Task prompt
Print the entire listing. Each line must match the original exactly.

Supplied data
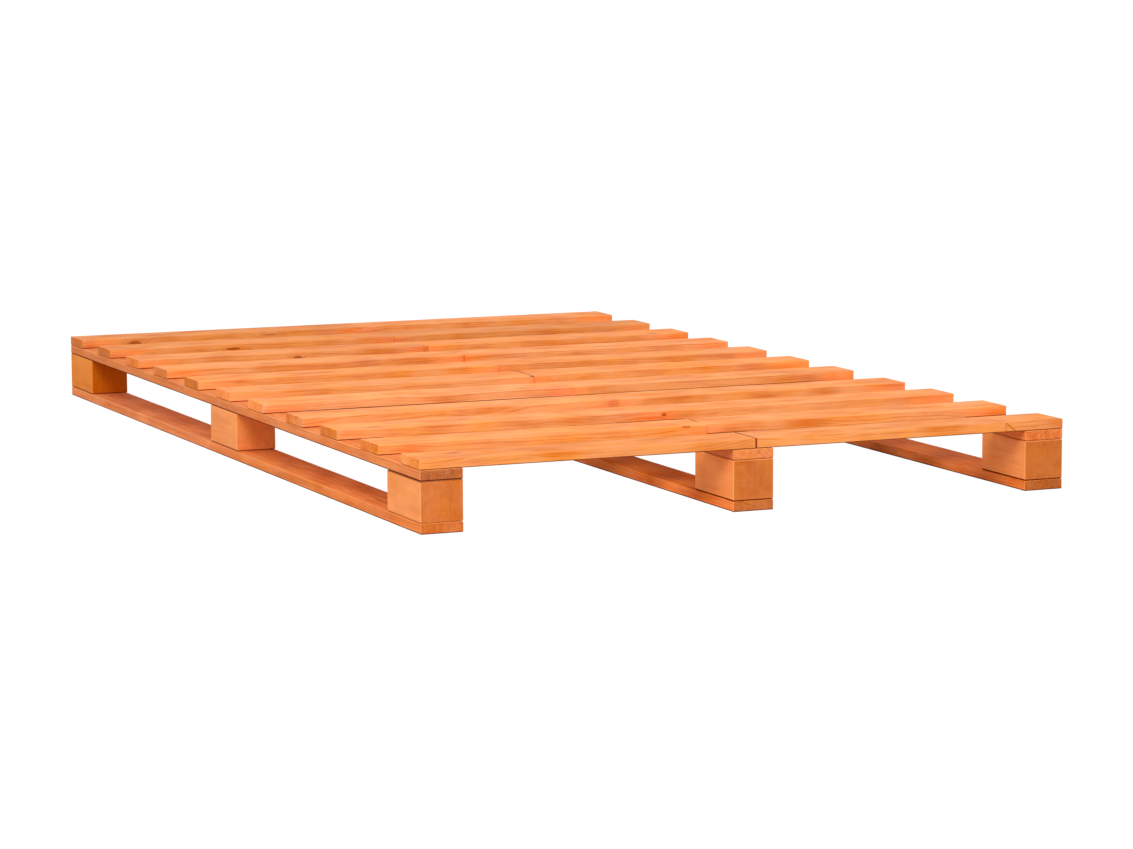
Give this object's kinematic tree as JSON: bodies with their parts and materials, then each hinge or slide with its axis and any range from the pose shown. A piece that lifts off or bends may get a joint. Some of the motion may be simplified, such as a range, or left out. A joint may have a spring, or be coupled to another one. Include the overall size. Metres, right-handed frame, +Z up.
{
  "type": "pallet bed",
  "caption": "Low pallet-style bed base in stained pine: slats in two halves on block runners, open underneath, made to carry a mattress.",
  "frame": {"origin": "on the floor below the middle of the bed", "axes": "+X along the slats to the right, +Y along the runners to the back, +Z up. The end that faces the camera in the picture is the front, at -Y"},
  "size_m": [1.2, 2, 0.1229],
  "materials": {
    "slat_pine": "honey stained planed pine",
    "runner_pine": "honey stained planed pine",
    "block_pine": "honey stained planed pine",
    "zinc_screw": "zinc plated"
  },
  "bodies": {
    "root": {"base_board_left": "runner_pine", "block_left_front": "block_pine", "block_screw_left_front_1": "zinc_screw", "block_screw_left_front_2": "zinc_screw", "block_left_middle": "block_pine", "block_screw_left_middle_1": "zinc_screw", "block_screw_left_middle_2": "zinc_screw", "block_left_back": "block_pine", "block_screw_left_back_1": "zinc_screw", "block_screw_left_back_2": "zinc_screw", "stringer_left": "runner_pine", "base_board_centre": "runner_pine", "block_centre_front": "block_pine", "block_screw_centre_front_1": "zinc_screw", "block_screw_centre_front_2": "zinc_screw", "block_centre_middle": "block_pine", "block_screw_centre_middle_1": "zinc_screw", "block_screw_centre_middle_2": "zinc_screw", "block_centre_back": "block_pine", "block_screw_centre_back_1": "zinc_screw", "block_screw_centre_back_2": "zinc_screw", "stringer_centre": "runner_pine", "base_board_right": "runner_pine", "block_right_front": "block_pine", "block_screw_right_front_1": "zinc_screw", "block_screw_right_front_2": "zinc_screw", "block_right_middle": "block_pine", "block_screw_right_middle_1": "zinc_screw", "block_screw_right_middle_2": "zinc_screw", "block_right_back": "block_pine", "block_screw_right_back_1": "zinc_screw", "block_screw_right_back_2": "zinc_screw", "stringer_right": "runner_pine", "slat_01_left": "slat_pine", "slat_01_right": "slat_pine", "slat_02_left": "slat_pine", "slat_02_right": "slat_pine", "slat_03_left": "slat_pine", "slat_03_right": "slat_pine", "slat_04_left": "slat_pine", "slat_04_right": "slat_pine", "slat_05_left": "slat_pine", "slat_05_right": "slat_pine", "slat_06_left": "slat_pine", "slat_06_right": "slat_pine", "slat_07_left": "slat_pine", "slat_07_right": "slat_pine", "slat_08_left": "slat_pine", "slat_08_right": "slat_pine", "slat_09_left": "slat_pine", "slat_09_right": "slat_pine", "slat_10_left": "slat_pine", "slat_10_right": "slat_pine", "slat_11_left": "slat_pine", "slat_11_right": "slat_pine"}
  },
  "joints": []
}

Result of this exercise
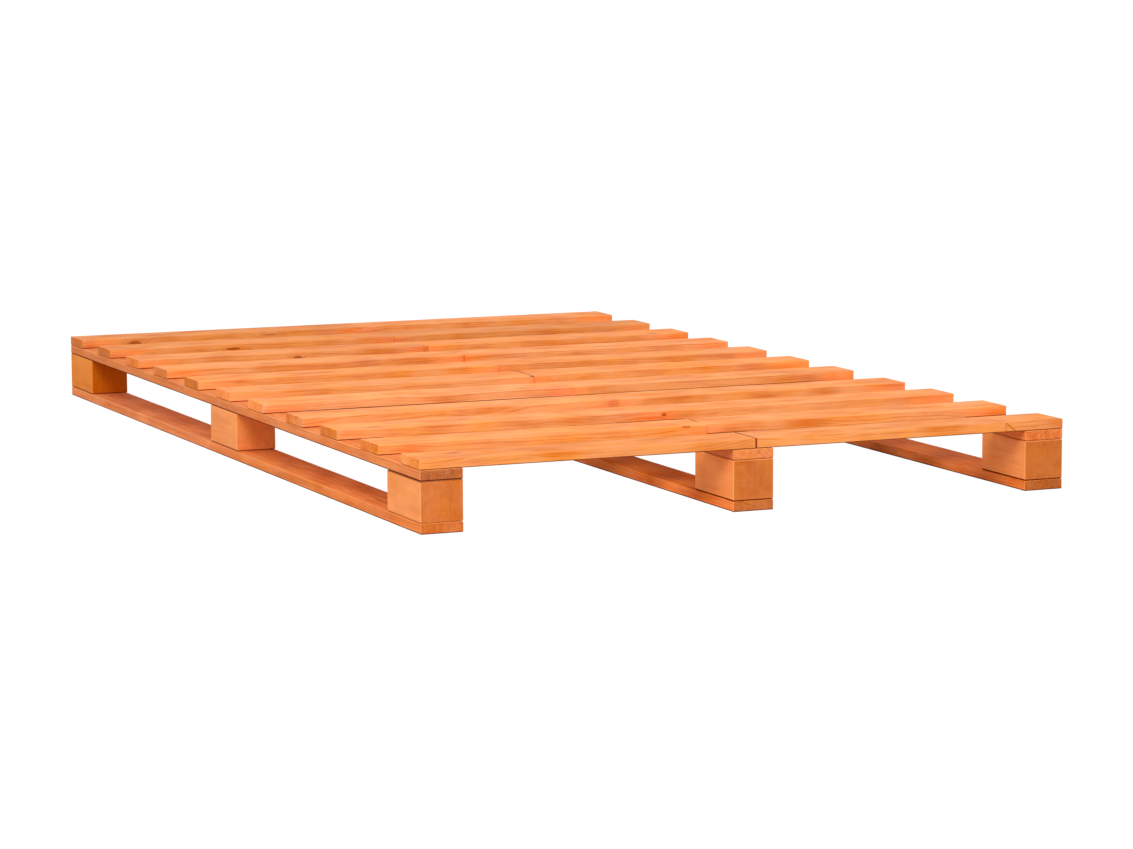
Give this object's kinematic tree as JSON: bodies with their parts and materials, then each hinge or slide with its axis and any range from the pose shown. A piece that lifts off or bends may get a joint. Some of the motion may be simplified, such as a range, or left out. A joint may have a spring, or be coupled to another one. Include the overall size. Metres, right-handed frame, +Z up.
{
  "type": "pallet bed",
  "caption": "Low pallet-style bed base in stained pine: slats in two halves on block runners, open underneath, made to carry a mattress.",
  "frame": {"origin": "on the floor below the middle of the bed", "axes": "+X along the slats to the right, +Y along the runners to the back, +Z up. The end that faces the camera in the picture is the front, at -Y"},
  "size_m": [1.2, 2, 0.1229],
  "materials": {
    "slat_pine": "honey stained planed pine",
    "runner_pine": "honey stained planed pine",
    "block_pine": "honey stained planed pine",
    "zinc_screw": "zinc plated"
  },
  "bodies": {
    "root": {"base_board_left": "runner_pine", "block_left_front": "block_pine", "block_screw_left_front_1": "zinc_screw", "block_screw_left_front_2": "zinc_screw", "block_left_middle": "block_pine", "block_screw_left_middle_1": "zinc_screw", "block_screw_left_middle_2": "zinc_screw", "block_left_back": "block_pine", "block_screw_left_back_1": "zinc_screw", "block_screw_left_back_2": "zinc_screw", "stringer_left": "runner_pine", "base_board_centre": "runner_pine", "block_centre_front": "block_pine", "block_screw_centre_front_1": "zinc_screw", "block_screw_centre_front_2": "zinc_screw", "block_centre_middle": "block_pine", "block_screw_centre_middle_1": "zinc_screw", "block_screw_centre_middle_2": "zinc_screw", "block_centre_back": "block_pine", "block_screw_centre_back_1": "zinc_screw", "block_screw_centre_back_2": "zinc_screw", "stringer_centre": "runner_pine", "base_board_right": "runner_pine", "block_right_front": "block_pine", "block_screw_right_front_1": "zinc_screw", "block_screw_right_front_2": "zinc_screw", "block_right_middle": "block_pine", "block_screw_right_middle_1": "zinc_screw", "block_screw_right_middle_2": "zinc_screw", "block_right_back": "block_pine", "block_screw_right_back_1": "zinc_screw", "block_screw_right_back_2": "zinc_screw", "stringer_right": "runner_pine", "slat_01_left": "slat_pine", "slat_01_right": "slat_pine", "slat_02_left": "slat_pine", "slat_02_right": "slat_pine", "slat_03_left": "slat_pine", "slat_03_right": "slat_pine", "slat_04_left": "slat_pine", "slat_04_right": "slat_pine", "slat_05_left": "slat_pine", "slat_05_right": "slat_pine", "slat_06_left": "slat_pine", "slat_06_right": "slat_pine", "slat_07_left": "slat_pine", "slat_07_right": "slat_pine", "slat_08_left": "slat_pine", "slat_08_right": "slat_pine", "slat_09_left": "slat_pine", "slat_09_right": "slat_pine", "slat_10_left": "slat_pine", "slat_10_right": "slat_pine", "slat_11_left": "slat_pine", "slat_11_right": "slat_pine"}
  },
  "joints": []
}